Mortensen: First of all, it’s not just a matter of creating mediation devices. It’s not just that the standards and the interfaces are a little different for this stuff. There are new and different functions that need to be performed. So at bare minimum, most of the systems have to be changed somewhat. Galactically speaking, the ones that are lower in the TMN structure, like element and network management, need to be changed the most. Keeping track of delays in an IP or ATM network for quality of service considerations is something that we’ve never had to do before. In service management, and farther up the TMN stack, there will be moderate change. My guess is that most of these systems can be modified, although I doubt that many of them are already.
We are also going to have to address interdomain configuration management—a new function that coordinates the configuration management for ATM, SONET and IP domains. Thus, configuration management will be overhauled in a major way. In the network management area a whole new set of OSS for ATM and IP will be required. Billing will go from zero to a very high level of modification. If you’re just talking about voice over IP, there’s no effect, it’s just voice. On the other hand, if we actually start billing for packets or content, that really starts to mess up the billing system incredibly. Nobody really knows how we’re going to be billing for these services.
BW: When do you expect significant take-rates for this new network architecture?
Mortensen: I have customers with whom I am talking now about these things, but I’d say that within 5 years we will be in the whole new network architecture. It’s one of these things where within 3 years, nobody is going to be buying any of the old technology, but how long it will take until everything out there is replaced?
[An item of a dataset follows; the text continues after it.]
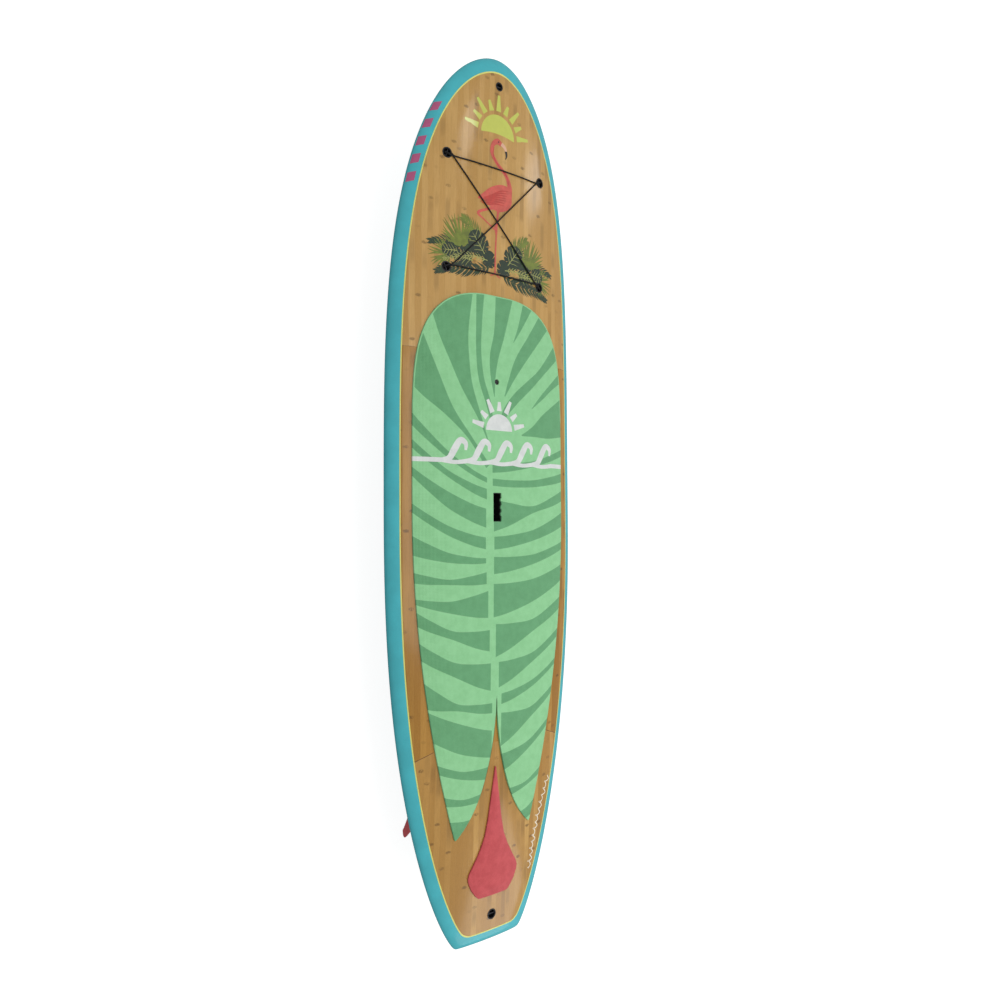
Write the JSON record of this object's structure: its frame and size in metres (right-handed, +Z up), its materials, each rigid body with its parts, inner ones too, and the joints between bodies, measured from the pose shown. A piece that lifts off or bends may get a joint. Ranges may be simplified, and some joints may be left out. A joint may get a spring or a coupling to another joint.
{
  "type": "stand up paddleboard",
  "caption": "Rigid stand up paddleboard with a wood veneer deck, foam deck pad, bungee net, carrying handle, vent plug, leash plug and a sliding centre fin with two side fins.",
  "frame": {"origin": "bottom centre of the bounding box, under the middle of the board's length, level with the centre fin's tip", "axes": "+Y towards the nose, +X towards the rider's right, +Z up out of the deck"},
  "size_m": [0.838, 3.2, 0.3667],
  "materials": {
    "foam_core": "matte expanded foam",
    "stringer_wood": "raw",
    "teal_laminate": "gloss clear coat",
    "bamboo_veneer": "satin clear coat",
    "pinline": "gloss",
    "green_foam": "matte, finely grooved",
    "coral_foam": "matte, finely grooved",
    "black_plastic": "satin moulded",
    "vent_plastic": "satin moulded",
    "black_rubber": "matte",
    "bar_steel": "satin",
    "screw_steel": "satin",
    "black_cord": "braided sheath",
    "coral_fin": "satin moulded"
  },
  "bodies": {
    "board": {"foam_core_left": "foam_core", "foam_core_right": "foam_core", "stringer": "stringer_wood", "bottom_shell": "teal_laminate", "deck_panel": "bamboo_veneer", "pinline_tape": "pinline", "deck_pad": "green_foam", "tail_pad": "coral_foam", "handle_well": "black_plastic", "handle_grip": "black_plastic", "vent_housing": "black_plastic", "nose_plug_cup": "black_plastic", "leash_plug_cup": "black_plastic", "nose_plug_bar": "bar_steel", "leash_plug_bar": "bar_steel", "bungee_cord": "black_cord", "centre_fin_box": "black_plastic", "side_fin_box_left": "black_plastic", "side_fin_box_right": "black_plastic", "side_fin_left": "coral_fin", "side_fin_right": "coral_fin", "side_fin_screw_left": "screw_steel", "side_fin_screw_right": "screw_steel", "anchor_cup_front_left": "black_plastic", "anchor_bar_front_left": "bar_steel", "anchor_cup_front_right": "black_plastic", "anchor_bar_front_right": "bar_steel", "anchor_cup_rear_left": "black_plastic", "anchor_bar_rear_left": "bar_steel", "anchor_cup_rear_right": "black_plastic", "anchor_bar_rear_right": "bar_steel"},
    "centre_fin": {"centre_fin": "coral_fin", "centre_fin_pin": "screw_steel", "fin_nut_plate": "screw_steel"},
    "fin_washer": {"fin_washer": "screw_steel"},
    "fin_screw": {"fin_screw": "screw_steel"},
    "vent_oring": {"vent_oring": "black_rubber"},
    "vent_screw": {"vent_screw": "vent_plastic"}
  },
  "joints": [
    {"name": "centre_fin_slide", "type": "slide", "parent": "board", "child": "centre_fin", "axis": [0, 0.9992, -0.0394], "range_m": [-0.03, 0.03]},
    {"name": "fin_washer_lift", "type": "slide", "parent": "centre_fin", "child": "fin_washer", "axis": [0, -0.0394, -0.9992], "range_m": [0, 0.0035]},
    {"name": "fin_screw_turn", "type": "hinge", "parent": "fin_washer", "child": "fin_screw", "pos_m": [0, -1.19206, 0.22207], "axis": [0, -0.0394, -0.9992], "range_deg": [0, 1800]},
    {"name": "vent_ring_lift", "type": "slide", "parent": "board", "child": "vent_oring", "axis": [0, 0, 1], "range_m": [0, 0.006]},
    {"name": "vent_screw_turn", "type": "hinge", "parent": "vent_oring", "child": "vent_screw", "pos_m": [0, 0.415, 0.33156], "axis": [0, 0, 1], "range_deg": [0, 1440]}
  ],
  "couplings": [
    {"joint": "fin_screw_turn", "follows": "fin_washer_lift", "rad_per_m": 8975.9},
    {"joint": "vent_screw_turn", "follows": "vent_ring_lift", "rad_per_m": 4188.7}
  ]
}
Probably half of forever. It will probably be like a SONET penetration. It took about 2 to 3 years for acceptance, and then we found that we couldn’t sell a piece of fiber gear unless it was SONET. That was about a 5-year penetration to the 85 percent level. That’s about what I expect here.
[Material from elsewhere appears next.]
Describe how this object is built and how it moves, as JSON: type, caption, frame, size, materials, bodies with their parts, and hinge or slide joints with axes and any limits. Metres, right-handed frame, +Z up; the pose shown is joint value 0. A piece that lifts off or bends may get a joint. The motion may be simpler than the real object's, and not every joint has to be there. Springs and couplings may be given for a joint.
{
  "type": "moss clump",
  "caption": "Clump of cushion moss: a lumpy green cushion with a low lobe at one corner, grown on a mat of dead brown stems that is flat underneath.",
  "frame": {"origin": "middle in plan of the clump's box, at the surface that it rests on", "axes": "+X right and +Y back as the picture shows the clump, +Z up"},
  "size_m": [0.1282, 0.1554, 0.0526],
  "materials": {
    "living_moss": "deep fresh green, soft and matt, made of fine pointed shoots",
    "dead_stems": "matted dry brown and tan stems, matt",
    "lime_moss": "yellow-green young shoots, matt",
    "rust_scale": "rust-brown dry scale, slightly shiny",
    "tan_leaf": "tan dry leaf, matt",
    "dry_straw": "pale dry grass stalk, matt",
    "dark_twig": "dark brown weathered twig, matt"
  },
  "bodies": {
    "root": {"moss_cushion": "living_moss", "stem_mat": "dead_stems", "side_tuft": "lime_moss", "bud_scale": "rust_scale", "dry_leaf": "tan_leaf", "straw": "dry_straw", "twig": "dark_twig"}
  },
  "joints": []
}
BW: What kinds of OSS preparations have been made, or still remain to be made to support LNP?
Mortensen: My team started LNP work 5 years ago. The biggest change within the OSS is that you had to break the concept of an NXX pointing to a particular switch. For example, in mechanized loop testing, the system knew where to find the loop to test it. It didn’t have to ask, “Gee, is it mine? Does that loop even belong to my company?” The second thing was some feature functionality for the service order system to handle the kind of bulk orders that would reallocate numbers to another carrier. A new type of OS is becoming popular now, due largely to the influence of LNP: network trouble patterning. For the first time, carriers might be getting calls coming into their network which are not theirs, because somebody messed up a database someplace.
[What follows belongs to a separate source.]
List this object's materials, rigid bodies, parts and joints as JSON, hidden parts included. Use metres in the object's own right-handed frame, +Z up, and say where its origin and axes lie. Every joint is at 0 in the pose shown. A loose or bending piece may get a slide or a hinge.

BW: What lessons can be learned from the carrier rollout of ATM OSS design, deployment and operations?
Mortensen: A couple of lessons. We learned that lower levels of the TMN hierarchy have to be replaced in the ATM model. We also learned that the right way to bring the technology in was to create new domains of operations which basically said, “Keep operating your old network the same way you always did, but bring in some new technology, some new OSSs, and train some people on it to avoid disrupting your old operations.” Of course, this is an incumbent carrier model, but even if you’re a new carrier and you end up implementing in a domain structure anyway, because of the knowledge limitations of the people that you hire.
We’ve learned that service level agreements and quality of service parameters are much more important in these shared fabric networks. In an old network, you dedicated equipment to a service, and you at least knew when the equipment was up or down, so was the service. With the shared network fabrics, it’s a little more difficult to know which piece of equipment gets which service to what customer. And so the correlation between how the network is performing and what service level is being given is a little trickier to figure out. There are also lessons to be learned in comparing the packetization of the industry to the digitalization of the industry—although it is more complicated, because we’re also seeing the introduction of new services, not just the same services provided in a new way.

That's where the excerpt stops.